You knew he was an athlete, it’s just seeing it out on the field—a guy that’s 220 pounds that moves the way he does. It’s almost shocking, a hybrid type of guy.
Everything we do we’re competing. He’s got really good lateral movement. His Shuttle is really fast. I find myself behind sometimes on the drills. His times are a little bit better than mine in some drills. It kind of gets me motivated. I go home sometimes and be like “Man, I gotta get better.”
I’m trying to watch extra film to see what I can fix so when I go out there and compete, I can compete with those guys and stay at it. Shaq has been pushing me, definitely. I try to work with him when I can.
What’s the most important drill for you at the NFL Combine?
The drill that’s important to me most at the Combine would be the 40. That’ll be really big, because everyone just wants to see where you’re at and see how fast you are. I just want to do well on drills. In today’s game, you’ve got to be able to catch the ball, you’ve got be able to be a complete back and do it all. At Wisconsin I didn’t get that many opportunities to catch the ball. When I did, I made plays, but I didn’t get as many opportunities as the other guys. So I just want to catch the ball with confidence and show these coaches that I can be that complete back.
You’ve been working with former NFL fullback Mike Karney. How has he helped you?
He’s been doing a phenomenal job with the drills that we’re prepping for at the Combine and telling us stories and experiences of what he did in the NFL. He’s not only prepping us for the interviews when we get to the Combine, but later on—mini camp and OTAs—he’s prepping us for things like that as well, and that’s why we appreciate him so much. He doesn’t have to do that. He can just come in, do drills, talk a little bit about what they say in the interviews, prep us for that, and then just go home.
How important is training yourself mentally for the next level?
The mental aspect is really big. It was big in college, and I know it’ll be even bigger in the NFL. I’ve got this NFL veteran that’s right here in front of me. I don’t really know too many NFL vets. I’ve got some friends that are in the league, but they haven’t been there long enough to really understand the NFL like he would. I just ask Karney about the mental aspect of the game, what he did to stay there, and what type of mentality he came with every game. He told me that 90 percent of the NFL is mental, and you have to do what works best for you.
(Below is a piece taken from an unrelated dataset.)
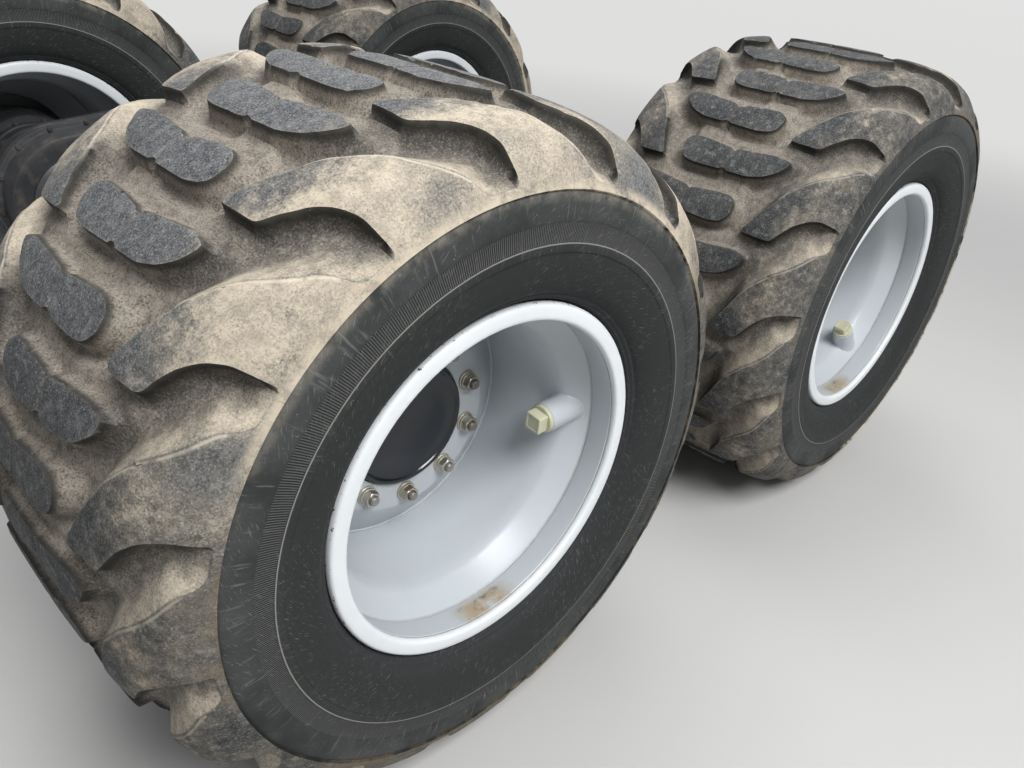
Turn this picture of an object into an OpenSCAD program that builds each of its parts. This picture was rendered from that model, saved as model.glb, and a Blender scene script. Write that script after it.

Whatever team I get drafted to, I’m going try to find another vet in the locker room and just try to pick their brain and see if they can help me so I can prolong my career in the NFL.
Do you feel like you’re ready for the Combine?
I feel ready but I’m glad we’ve got some more time, because I’m still not completely confident yet. There’re still some things that Brent [Callaway] and them need to work on me with. We’re that close and we’re getting it down, but just more repetitions. I’m glad we’ve got more time, because the time we need I’m going to take advantage of. Those guys are great with what they do, and I appreciate everything they’ve done for me thus far; but I’m glad I’ve got more time to continue and grow on what I’ve already learned so that when I get to the NFL Combine, I can be confident and I can go out there and I won’t think about anything. I’ll put my hand on that line and just go.
What do you want coaches and scouts to know about you?
I just want to go in there and I just want to be me. I just want them to know who Melvin Gordon is. I don’t want to put on a front or be someone who I’m not, because eventually they’ll see who I am anyways when they draft me. So why not just go in there and give them who I really am?
I just want to go in there and show them that I have some knowledge of football. Obviously I still can grow in some areas. There’s a lot of football out there yet for me to learn. I want to at least go in there and show them what I know. They can learn about me. If they ask questions, I’ll be more than willing to answer them. I just want to go in there and just be Melvin Gordon and let them know who I really am.